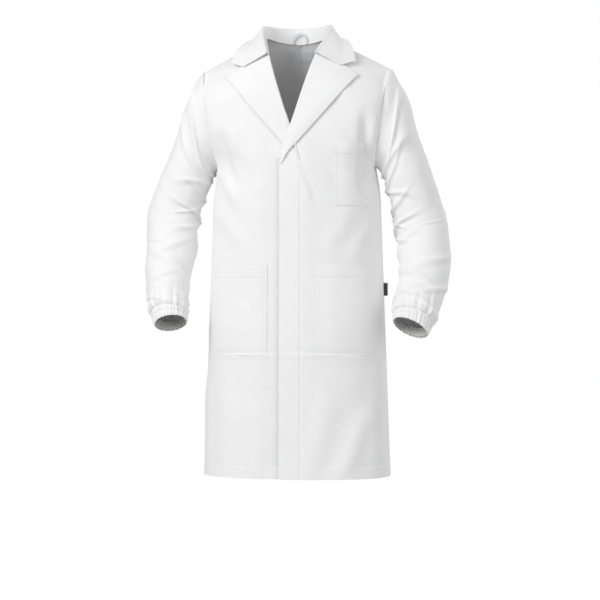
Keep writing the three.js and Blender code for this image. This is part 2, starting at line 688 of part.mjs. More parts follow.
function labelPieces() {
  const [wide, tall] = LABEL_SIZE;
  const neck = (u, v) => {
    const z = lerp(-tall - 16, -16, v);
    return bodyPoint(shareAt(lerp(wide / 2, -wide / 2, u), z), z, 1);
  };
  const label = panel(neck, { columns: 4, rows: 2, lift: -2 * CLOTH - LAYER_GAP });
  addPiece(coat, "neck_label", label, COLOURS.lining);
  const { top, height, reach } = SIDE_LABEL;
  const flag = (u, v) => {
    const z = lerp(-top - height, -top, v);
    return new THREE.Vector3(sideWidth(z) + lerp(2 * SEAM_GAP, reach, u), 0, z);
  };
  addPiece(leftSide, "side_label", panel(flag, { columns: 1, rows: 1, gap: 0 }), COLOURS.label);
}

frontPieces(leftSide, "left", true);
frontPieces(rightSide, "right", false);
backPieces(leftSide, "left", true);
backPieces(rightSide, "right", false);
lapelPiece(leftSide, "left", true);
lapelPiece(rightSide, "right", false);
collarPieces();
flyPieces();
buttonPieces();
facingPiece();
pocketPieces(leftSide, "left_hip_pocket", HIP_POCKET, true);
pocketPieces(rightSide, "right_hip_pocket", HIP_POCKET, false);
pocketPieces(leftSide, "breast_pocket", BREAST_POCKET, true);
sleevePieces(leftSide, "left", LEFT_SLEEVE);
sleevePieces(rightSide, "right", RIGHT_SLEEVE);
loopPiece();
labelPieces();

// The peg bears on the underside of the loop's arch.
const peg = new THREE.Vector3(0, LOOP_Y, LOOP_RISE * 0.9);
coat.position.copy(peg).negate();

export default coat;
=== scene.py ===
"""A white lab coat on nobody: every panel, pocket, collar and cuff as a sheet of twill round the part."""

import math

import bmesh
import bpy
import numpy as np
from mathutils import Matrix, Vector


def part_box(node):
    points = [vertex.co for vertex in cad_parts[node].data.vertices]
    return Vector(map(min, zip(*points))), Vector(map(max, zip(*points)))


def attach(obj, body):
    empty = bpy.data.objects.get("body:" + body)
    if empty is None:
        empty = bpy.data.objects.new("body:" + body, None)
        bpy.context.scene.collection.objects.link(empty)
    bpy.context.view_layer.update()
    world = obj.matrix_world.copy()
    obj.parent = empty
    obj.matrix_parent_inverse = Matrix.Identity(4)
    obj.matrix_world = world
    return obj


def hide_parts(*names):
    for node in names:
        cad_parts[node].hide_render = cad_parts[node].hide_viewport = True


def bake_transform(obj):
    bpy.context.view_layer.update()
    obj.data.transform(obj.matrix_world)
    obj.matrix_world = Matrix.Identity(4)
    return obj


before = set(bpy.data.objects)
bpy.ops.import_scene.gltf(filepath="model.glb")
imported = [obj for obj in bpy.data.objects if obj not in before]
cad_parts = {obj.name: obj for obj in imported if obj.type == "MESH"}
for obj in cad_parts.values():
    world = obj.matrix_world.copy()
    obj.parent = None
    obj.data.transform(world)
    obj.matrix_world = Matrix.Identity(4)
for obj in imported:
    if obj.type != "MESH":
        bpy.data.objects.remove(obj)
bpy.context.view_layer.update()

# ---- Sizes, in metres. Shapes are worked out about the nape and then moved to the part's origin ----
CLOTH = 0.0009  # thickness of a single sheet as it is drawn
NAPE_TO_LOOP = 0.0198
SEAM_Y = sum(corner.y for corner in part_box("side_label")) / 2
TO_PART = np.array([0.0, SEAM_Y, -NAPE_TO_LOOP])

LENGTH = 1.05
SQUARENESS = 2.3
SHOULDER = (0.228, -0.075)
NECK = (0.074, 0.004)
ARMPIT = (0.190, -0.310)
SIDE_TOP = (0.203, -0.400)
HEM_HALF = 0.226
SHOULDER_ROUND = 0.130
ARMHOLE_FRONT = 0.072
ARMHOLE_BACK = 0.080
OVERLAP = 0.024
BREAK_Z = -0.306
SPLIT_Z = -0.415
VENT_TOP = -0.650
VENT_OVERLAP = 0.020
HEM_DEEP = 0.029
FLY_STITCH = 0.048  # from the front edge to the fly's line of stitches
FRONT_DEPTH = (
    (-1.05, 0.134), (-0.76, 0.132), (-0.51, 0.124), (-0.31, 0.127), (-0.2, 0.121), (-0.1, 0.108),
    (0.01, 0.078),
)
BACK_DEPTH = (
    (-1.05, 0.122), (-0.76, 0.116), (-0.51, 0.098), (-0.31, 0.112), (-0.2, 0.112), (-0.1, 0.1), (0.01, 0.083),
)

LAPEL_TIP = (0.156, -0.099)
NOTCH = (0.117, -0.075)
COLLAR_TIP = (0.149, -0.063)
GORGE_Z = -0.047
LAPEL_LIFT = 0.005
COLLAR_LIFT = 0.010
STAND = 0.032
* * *
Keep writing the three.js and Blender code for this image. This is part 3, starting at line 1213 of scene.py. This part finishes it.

#### Problem to solve:
Within the listing above, locate the line containing "the loop's arch." and the line containing "TO_PART = np.array([0.0, SEAM_Y, -NAPE_TO_LOOP])". Reproduce those two lines and all lines between them exactly, with nothing added.

#### Result below:
// The peg bears on the underside of the loop's arch.
const peg = new THREE.Vector3(0, LOOP_Y, LOOP_RISE * 0.9);
coat.position.copy(peg).negate();

export default coat;
=== scene.py ===
"""A white lab coat on nobody: every panel, pocket, collar and cuff as a sheet of twill round the part."""

import math

import bmesh
import bpy
import numpy as np
from mathutils import Matrix, Vector


def part_box(node):
    points = [vertex.co for vertex in cad_parts[node].data.vertices]
    return Vector(map(min, zip(*points))), Vector(map(max, zip(*points)))


def attach(obj, body):
    empty = bpy.data.objects.get("body:" + body)
    if empty is None:
        empty = bpy.data.objects.new("body:" + body, None)
        bpy.context.scene.collection.objects.link(empty)
    bpy.context.view_layer.update()
    world = obj.matrix_world.copy()
    obj.parent = empty
    obj.matrix_parent_inverse = Matrix.Identity(4)
    obj.matrix_world = world
    return obj


def hide_parts(*names):
    for node in names:
        cad_parts[node].hide_render = cad_parts[node].hide_viewport = True


def bake_transform(obj):
    bpy.context.view_layer.update()
    obj.data.transform(obj.matrix_world)
    obj.matrix_world = Matrix.Identity(4)
    return obj


before = set(bpy.data.objects)
bpy.ops.import_scene.gltf(filepath="model.glb")
imported = [obj for obj in bpy.data.objects if obj not in before]
cad_parts = {obj.name: obj for obj in imported if obj.type == "MESH"}
for obj in cad_parts.values():
    world = obj.matrix_world.copy()
    obj.parent = None
    obj.data.transform(world)
    obj.matrix_world = Matrix.Identity(4)
for obj in imported:
    if obj.type != "MESH":
        bpy.data.objects.remove(obj)
bpy.context.view_layer.update()

# ---- Sizes, in metres. Shapes are worked out about the nape and then moved to the part's origin ----
CLOTH = 0.0009  # thickness of a single sheet as it is drawn
NAPE_TO_LOOP = 0.0198
SEAM_Y = sum(corner.y for corner in part_box("side_label")) / 2
TO_PART = np.array([0.0, SEAM_Y, -NAPE_TO_LOOP])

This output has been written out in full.